Already up in the Searing wing is In Our Time, an exhibit of 150 iconic black-and-white photographs from the Magnum collection. Works by Robert Capa, Henri Cartier-Bresson and other renowned 20th-century photographers are represented in the show. Subjects range from war and political upheaval to portraits of Martin Luther King Jr., Marilyn Monroe and James Dean.

Designed by Yann Weymouth of HOK Architects, the Searing wing was inspired by never-completed plans by John Phillips, the architect John Ringling hired to design his museum in the 1920s. The addition’s exterior seamlessly extends the museum’s existing north loggia, with its classical arches and columns. But the new wing’s interior is strikingly contemporary, with movable walls, flexible lighting systems to accommodate a variety of shows, and elegant bamboo and white-oak flooring. And don’t miss the two “quiet rooms” at the southwest and northwest corners of the wing. These glass-enclosed cubes are the perfect spots to relax on a couch and reflect on what you’ve seen, or just stare through the trees at Sarasota Bay in the distance.

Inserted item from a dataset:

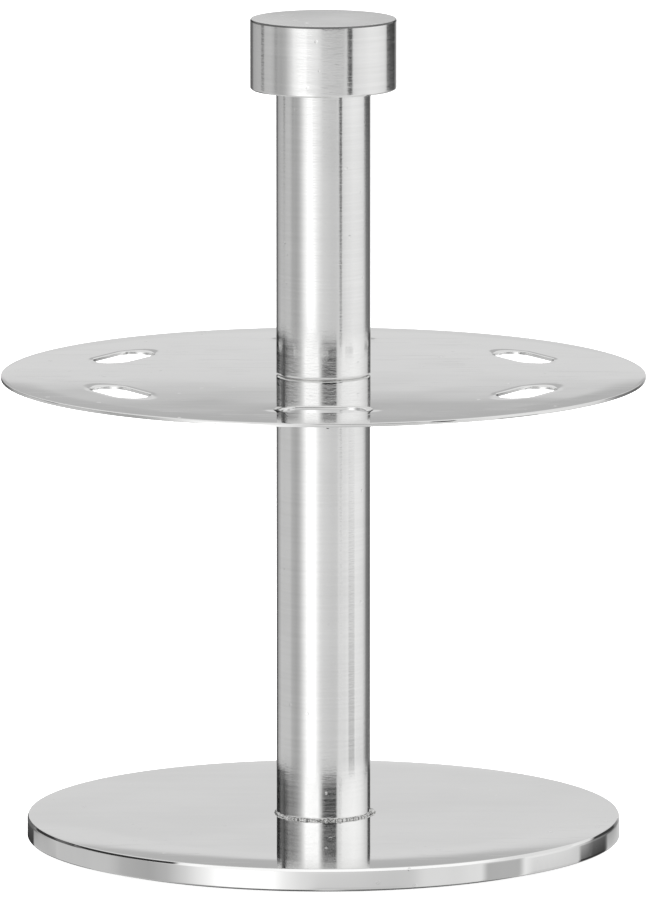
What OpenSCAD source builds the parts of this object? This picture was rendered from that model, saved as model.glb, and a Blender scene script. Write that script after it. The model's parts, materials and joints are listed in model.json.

Get New Perspectives on Classic Paintings

When most visitors to the museum think of Peter Paul Rubens, they think of the massive Triumph of the Eucharist Biblical paintings in the high-ceilinged gallery where they begin their tour. But Stephen D. Borys, the museum’s curator of collections, wants visitors to see other sides of Rubens. That’s why the artist’s 1635 painting, Portrait of the Infante Ferdinand, is now displayed more prominently than it used to be in Gallery 13.